### [Task requirements]
For this exercise, return only the lines from the line containing "tip = front - extension" through the line containing "depsgraph = bpy.context.evaluated_depsgraph_get()", both ends included, exactly as they are.

### [Data provided]
* Begin *

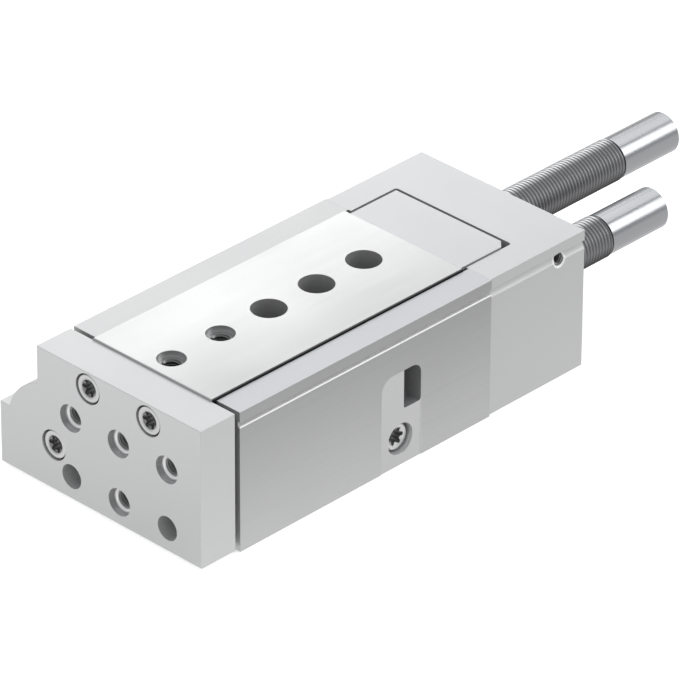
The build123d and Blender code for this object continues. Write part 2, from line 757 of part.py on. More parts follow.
# Carrier block behind the slide: it straddles the mounting web and holds the advance absorber
with BuildPart() as carrier_block:
    with BuildSketch(across(carrier_rear)):
        add(carrier_outline(0))
    extrude(amount=carrier_length)
    rear_corner = carrier_block.edges().filter_by(Axis.Z).group_by(Axis.Y)[-1].sort_by(Axis.X)[-1]
    chamfer(rear_corner, carrier_corner_chamfer)
    with Locations(facing_rear(absorber_x, carrier_rear, absorber_z)):
        Hole(absorber_thread_radius + thread_clearance)
    with Locations(facing_rear(-absorber_x, carrier_rear, absorber_z)):
        Hole(strike_radius + seat_clearance, depth=strike_thickness)
    with Locations(*(facing_rear(x, carrier_rear, z) for x, z in carrier_screw_places)):
        CounterBoreHole(
            m5_shank + shank_hole_clearance, m5_head + shank_hole_clearance, carrier_screw_head_depth
        )
carrier_block.part.label = "carrier_block"
export_step(carrier_block.part, "parts/carrier_block.step")

carrier_screw = cap_screw(m5_head, m5_height, m5_shank, carrier_screw_length)
with BuildPart() as carrier_screws:
    with Locations(
        *(facing_rear(x, carrier_rear - carrier_screw_head_depth, z) for x, z in carrier_screw_places)
    ):
        add(carrier_screw)
carrier_screws.part.label = "carrier_screws"
export_step(carrier_screws.part, "parts/carrier_screws.step")

with BuildPart() as strike_pad:
    with BuildSketch(across(carrier_rear)):
        with Locations(retract_place):
            Circle(strike_radius)
    extrude(amount=strike_thickness)
strike_pad.part.label = "strike_pad"
export_step(strike_pad.part, "parts/strike_pad.step")

# Piston rod: a spigot at the rear takes the piston, a thread at the front takes the yoke's screw
rod_thread_depth = table_screw_length - yoke_thickness + rod_screw_head_depth + screw_end_gap
nut_seat = piston_rear - nut_height - nut_inset
with BuildPart() as piston_rod:
    add(
        turned(
            rod_place,
            [
                (yoke_rear, 0), (yoke_rear, rod_radius), (piston_front, rod_radius),
                (piston_front, piston_spigot_radius),
                (piston_rear - rod_end_inset, piston_spigot_radius), (piston_rear - rod_end_inset, 0),
            ],
        )
    )
    with Locations(facing_front(rod_x, yoke_rear, rod_z)):
        Hole(m5_shank + thread_clearance, depth=rod_thread_depth)
piston_rod.part.label = "piston_rod"
export_step(piston_rod.part, "parts/piston_rod.step")

# Piston with its grooves from the front: seal, magnet, wear ring, seal
groove_gap = (nut_seat - piston_front - 2 * piston_seal_width - magnet_width - wear_ring_width) / 5
front_seal_y = piston_front + groove_gap
magnet_y = front_seal_y + piston_seal_width + groove_gap
wear_ring_y = magnet_y + magnet_width + groove_gap
rear_seal_y = wear_ring_y + wear_ring_width + groove_gap
piston_radius = bore_radius - 2 * running_clearance
piston_grooves = (
    (front_seal_y, piston_seal_width, piston_seal_depth),
    (magnet_y, magnet_width, magnet_depth),
    (wear_ring_y, wear_ring_width, wear_ring_depth),
    (rear_seal_y, piston_seal_width, piston_seal_depth),
)
with BuildPart() as piston:
    with BuildSketch(across(piston_rear)):
        with Locations(rod_place):
            Circle(piston_radius)
    extrude(amount=piston_length)
    for groove_y, groove_width, groove_depth in piston_grooves:
        with BuildSketch(across(groove_y)):
            with Locations(rod_place):
                Circle(piston_radius + groove_depth)
                Circle(piston_radius - groove_depth, mode=Mode.SUBTRACT)
        extrude(amount=-groove_width, mode=Mode.SUBTRACT)
    with Locations(facing_rear(rod_x, piston_rear, rod_z)):
        CounterBoreHole(
            piston_spigot_radius + seat_clearance, nut_recess_radius, piston_rear - nut_seat
        )
piston.part.label = "piston"
export_step(piston.part, "parts/piston.step")

seal_outer = bore_radius - running_clearance
with BuildPart() as piston_seals:
    for seal_y in (front_seal_y, rear_seal_y):
        with BuildSketch(across(seal_y)):
            with Locations(rod_place):
                Circle(seal_outer)
                Circle(piston_radius - piston_seal_depth, mode=Mode.SUBTRACT)
        extrude(amount=-piston_seal_width)
piston_seals.part.label = "piston_seals"
export_step(piston_seals.part, "parts/piston_seals.step")

piston_magnet = ring(rod_place, magnet_y, magnet_width, piston_radius, piston_radius - magnet_depth)
piston_magnet.label = "piston_magnet"
export_step(piston_magnet, "parts/piston_magnet.step")

wear_ring = ring(
    rod_place, wear_ring_y, wear_ring_width, seal_outer, piston_radius - wear_ring_depth
)
wear_ring.label = "piston_wear_ring"
export_step(wear_ring, "parts/piston_wear_ring.step")

with BuildPart() as piston_nut:
    with BuildSketch(across(nut_seat + nut_height)):
        with Locations(rod_place):
            RegularPolygon(nut_flats / 2, 6, major_radius=False)
            Circle(piston_spigot_radius + seat_clearance, mode=Mode.SUBTRACT)
    extrude(amount=nut_height)
piston_nut.part.label = "piston_nut"
export_step(piston_nut.part, "parts/piston_nut.step")

# Rod guide cartridge with wiper, seal and bush, held in the bore by a retaining ring
guide_outer = guide_radius - seat_clearance
guide_groove_y = guide_rear - guide_groove_inset
seal_y = guide_front + wiper_length
bush_y = seal_y + rod_seal_length
rod_passage = rod_radius + 3 * running_clearance
rod_guide = turned(
    rod_place,
    [
        (guide_front, wiper_radius), (guide_front, guide_outer), (guide_groove_y, guide_outer),
        (guide_groove_y, guide_outer - guide_groove_depth),
        (guide_groove_y + guide_groove_width, guide_outer - guide_groove_depth),
        (guide_groove_y + guide_groove_width, guide_outer), (guide_rear, guide_outer),
        (guide_rear, rod_passage), (bush_y + bush_length, rod_passage),
        (bush_y + bush_length, bush_radius), (bush_y, bush_radius), (bush_y, rod_seal_radius),
        (seal_y, rod_seal_radius), (seal_y, wiper_radius),
    ],
)
rod_guide.label = "rod_guide"
export_step(rod_guide, "parts/rod_guide.step")

rod_clear = rod_radius + running_clearance
wiper = ring(rod_place, guide_front, wiper_length, wiper_radius, rod_clear)
wiper.label = "rod_wiper"
export_step(wiper, "parts/rod_wiper.step")

rod_seal = ring(rod_place, seal_y, rod_seal_length, rod_seal_radius, rod_clear)
rod_seal.label = "rod_seal"
export_step(rod_seal, "parts/rod_seal.step")

rod_bush = ring(rod_place, bush_y, bush_length, bush_radius, rod_clear)
rod_bush.label = "rod_bush"
export_step(rod_bush, "parts/rod_bush.step")

guide_o_ring = o_ring(
    rod_place, guide_groove_y + guide_groove_width / 2,
    guide_outer - guide_groove_depth, (guide_groove_depth + seat_clearance) / 2,
)
guide_o_ring.label = "guide_o_ring"
export_step(guide_o_ring, "parts/guide_o_ring.step")

# Retaining ring: sprung open at the bottom, with an eye at each end
with BuildPart() as retaining_ring:
    with BuildSketch(across(guide_front)):
        with Locations(rod_place):
            Circle(guide_radius + ring_groove_depth - seat_clearance)
            Circle(guide_radius - ring_width, mode=Mode.SUBTRACT)
        with Locations((rod_x, rod_z - guide_radius)):
            Rectangle(ring_opening_width, ring_opening_height, mode=Mode.SUBTRACT)
        eye_z = rod_z - guide_radius + ring_eye_inset
        with Locations((rod_x - ring_eye_x, eye_z), (rod_x + ring_eye_x, eye_z)):
            Circle(ring_eye_radius)
            Circle(ring_eye_hole, mode=Mode.SUBTRACT)
    extrude(amount=ring_thickness)
retaining_ring.part.label = "retaining_ring"
export_step(retaining_ring.part, "parts/retaining_ring.step")

# Advance stop: a steel block in the floor pocket, clamped from the right side
block_top = slide_bottom - stop_gap_to_slide
with BuildPart() as stop_block:
    with BuildSketch(Plane.XY.offset(stop_bottom)):
        with Locations((pocket_outer, stop_front)):
            Rectangle(
                pocket_outer - pocket_inner - stop_gap, stop_length, align=(Align.MAX, Align.MIN)
            )
    extrude(amount=block_top - stop_bottom)
    chamfer(stop_block.faces().sort_by(Axis.Z)[-1].edges(), stop_gap)
    with Locations(
        Plane(
            origin=(pocket_outer, stop_screw_y, stop_screw_z), x_dir=(0, 1, 0), z_dir=(1, 0, 0)
        )
    ):
        Hole(m6_shank + thread_clearance, depth=stop_screw_shank)
stop_block.part.label = "stop_block"
export_step(stop_block.part, "parts/stop_block.step")

stop_screw_part = cap_screw(stop_screw_head, m6_height, m6_shank, stop_screw_shank, lobes=6)
with BuildPart() as stop_clamp_screw:
    with Locations(
        Plane(
            origin=(stop_screw_seat, stop_screw_y, stop_screw_z),
            x_dir=(0, 1, 0), z_dir=(1, 0, 0),
        )
    ):
        add(stop_screw_part)
stop_clamp_screw.part.label = "stop_clamp_screw"
export_step(stop_clamp_screw.part, "parts/stop_clamp_screw.step")

# Shock absorbers: a threaded tube, a bright rear sleeve, a front gland and a plunger
head_recess = plunger_head_length + plunger_head_gap
absorbers = (
    ("advance", advance_place, advance_front, advance_thread_length, absorber_stroke),
    ("retract", retract_place, retract_front, retract_thread_length, 0),
)
for name, place, front, thread_length, extension in absorbers:
    thread_end = front + thread_length
    with BuildPart() as tube:
        with BuildSketch(across(front)):
            with Locations(place):
                Circle(absorber_thread_radius)
        extrude(amount=-thread_length)
        chamfer(tube.edges().filter_by(GeomType.CIRCLE), absorber_thread_chamfer)
        with BuildSketch(across(front)):
            with Locations(place):
                Circle(absorber_chamber_radius)
        extrude(amount=-thread_length, mode=Mode.SUBTRACT)
    tube.part.label = f"{name}_absorber_tube"
    export_step(tube.part, f"parts/{name}_absorber_tube.step")

    with BuildPart() as sleeve:
        with BuildSketch(across(thread_end)):
            with Locations(place):
                Circle(absorber_sleeve_radius)
        extrude(amount=-absorber_sleeve_length)
        chamfer(sleeve.edges().sort_by(Axis.Y)[-1], absorber_sleeve_chamfer)
        with BuildSketch(across(thread_end)):
            with Locations(place):
                Circle(absorber_chamber_radius - seat_clearance)
        extrude(amount=absorber_sleeve_spigot)
        with BuildSketch(across(thread_end + absorber_sleeve_length)):
            with Locations(place):
                RegularPolygon(absorber_key_radius, 6)
        extrude(amount=absorber_key_depth, mode=Mode.SUBTRACT)
    sleeve.part.label = f"{name}_absorber_sleeve"
    export_step(sleeve.part, f"parts/{name}_absorber_sleeve.step")

    gland = ring(
        place, front + head_recess, gland_length,
        absorber_chamber_radius - seat_clearance, plunger_radius + running_clearance,
    )
    gland.label = f"{name}_absorber_gland"
    export_step(gland, f"parts/{name}_absorber_gland.step")

    tip = front - extension
    rod_rear = front + head_recess + gland_length + absorber_stroke - extension + plunger_foot_gap
    plunger = turned(
        place,
        [
            (tip, 0), (tip, plunger_head_radius - plunger_head_chamfer),
            (tip + plunger_head_chamfer, plunger_head_radius),
            (tip + plunger_head_length, plunger_head_radius),
            (tip + plunger_head_length, plunger_radius), (rod_rear, plunger_radius),
            (rod_rear, absorber_chamber_radius - running_clearance),
            (rod_rear + plunger_foot_length, absorber_chamber_radius - running_clearance),
            (rod_rear + plunger_foot_length, 0),
        ],
    )
    plunger.label = f"{name}_plunger"
    export_step(plunger, f"parts/{name}_plunger.step")
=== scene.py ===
import json
from math import ceil, cos, hypot, pi, radians, sin, tau

import bmesh
import bpy
from bpy.props import FloatProperty, FloatVectorProperty, IntProperty, PointerProperty
from bpy.types import Operator, Panel, PropertyGroup
from mathutils import Matrix, Vector


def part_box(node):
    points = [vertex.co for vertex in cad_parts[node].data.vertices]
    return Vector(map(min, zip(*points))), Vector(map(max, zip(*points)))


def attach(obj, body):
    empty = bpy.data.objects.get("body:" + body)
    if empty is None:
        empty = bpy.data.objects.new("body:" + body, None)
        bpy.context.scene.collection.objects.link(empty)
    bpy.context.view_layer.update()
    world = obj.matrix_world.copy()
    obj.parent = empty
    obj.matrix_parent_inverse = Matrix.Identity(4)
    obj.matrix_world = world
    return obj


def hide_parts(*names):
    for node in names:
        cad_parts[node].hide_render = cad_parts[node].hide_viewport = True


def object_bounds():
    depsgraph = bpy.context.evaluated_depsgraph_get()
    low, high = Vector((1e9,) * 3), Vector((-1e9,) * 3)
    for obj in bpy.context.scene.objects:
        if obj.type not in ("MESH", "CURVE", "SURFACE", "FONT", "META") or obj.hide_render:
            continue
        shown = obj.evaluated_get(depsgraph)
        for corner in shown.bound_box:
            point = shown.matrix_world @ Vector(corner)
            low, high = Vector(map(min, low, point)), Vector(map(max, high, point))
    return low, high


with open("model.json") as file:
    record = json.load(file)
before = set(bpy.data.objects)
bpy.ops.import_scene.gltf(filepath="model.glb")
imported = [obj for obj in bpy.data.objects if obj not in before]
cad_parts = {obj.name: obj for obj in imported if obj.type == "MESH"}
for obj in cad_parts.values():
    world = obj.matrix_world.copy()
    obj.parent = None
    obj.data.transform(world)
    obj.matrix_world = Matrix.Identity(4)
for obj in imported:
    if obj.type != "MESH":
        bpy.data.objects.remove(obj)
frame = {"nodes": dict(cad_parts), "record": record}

bl_info = {
    "name": "Pneumatic Slide Table",
    "version": (1, 0, 0),
    "blender": (4, 5, 0),
    "location": "3D View > Sidebar > Slide Table",
    "description": "Dresses the pneumatic slide table: threads, metal finishes, studio and camera",
    "category": "Object",
}

CAD_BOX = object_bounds()


def millimetres(value):
    """Millimetres in metres, Blender's unit."""
    return value * 0.001


# Sizes and colours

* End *

### [Completed task]
    tip = front - extension
    rod_rear = front + head_recess + gland_length + absorber_stroke - extension + plunger_foot_gap
    plunger = turned(
        place,
        [
            (tip, 0), (tip, plunger_head_radius - plunger_head_chamfer),
            (tip + plunger_head_chamfer, plunger_head_radius),
            (tip + plunger_head_length, plunger_head_radius),
            (tip + plunger_head_length, plunger_radius), (rod_rear, plunger_radius),
            (rod_rear, absorber_chamber_radius - running_clearance),
            (rod_rear + plunger_foot_length, absorber_chamber_radius - running_clearance),
            (rod_rear + plunger_foot_length, 0),
        ],
    )
    plunger.label = f"{name}_plunger"
    export_step(plunger, f"parts/{name}_plunger.step")
=== scene.py ===
import json
from math import ceil, cos, hypot, pi, radians, sin, tau

import bmesh
import bpy
from bpy.props import FloatProperty, FloatVectorProperty, IntProperty, PointerProperty
from bpy.types import Operator, Panel, PropertyGroup
from mathutils import Matrix, Vector


def part_box(node):
    points = [vertex.co for vertex in cad_parts[node].data.vertices]
    return Vector(map(min, zip(*points))), Vector(map(max, zip(*points)))


def attach(obj, body):
    empty = bpy.data.objects.get("body:" + body)
    if empty is None:
        empty = bpy.data.objects.new("body:" + body, None)
        bpy.context.scene.collection.objects.link(empty)
    bpy.context.view_layer.update()
    world = obj.matrix_world.copy()
    obj.parent = empty
    obj.matrix_parent_inverse = Matrix.Identity(4)
    obj.matrix_world = world
    return obj


def hide_parts(*names):
    for node in names:
        cad_parts[node].hide_render = cad_parts[node].hide_viewport = True


def object_bounds():
    depsgraph = bpy.context.evaluated_depsgraph_get()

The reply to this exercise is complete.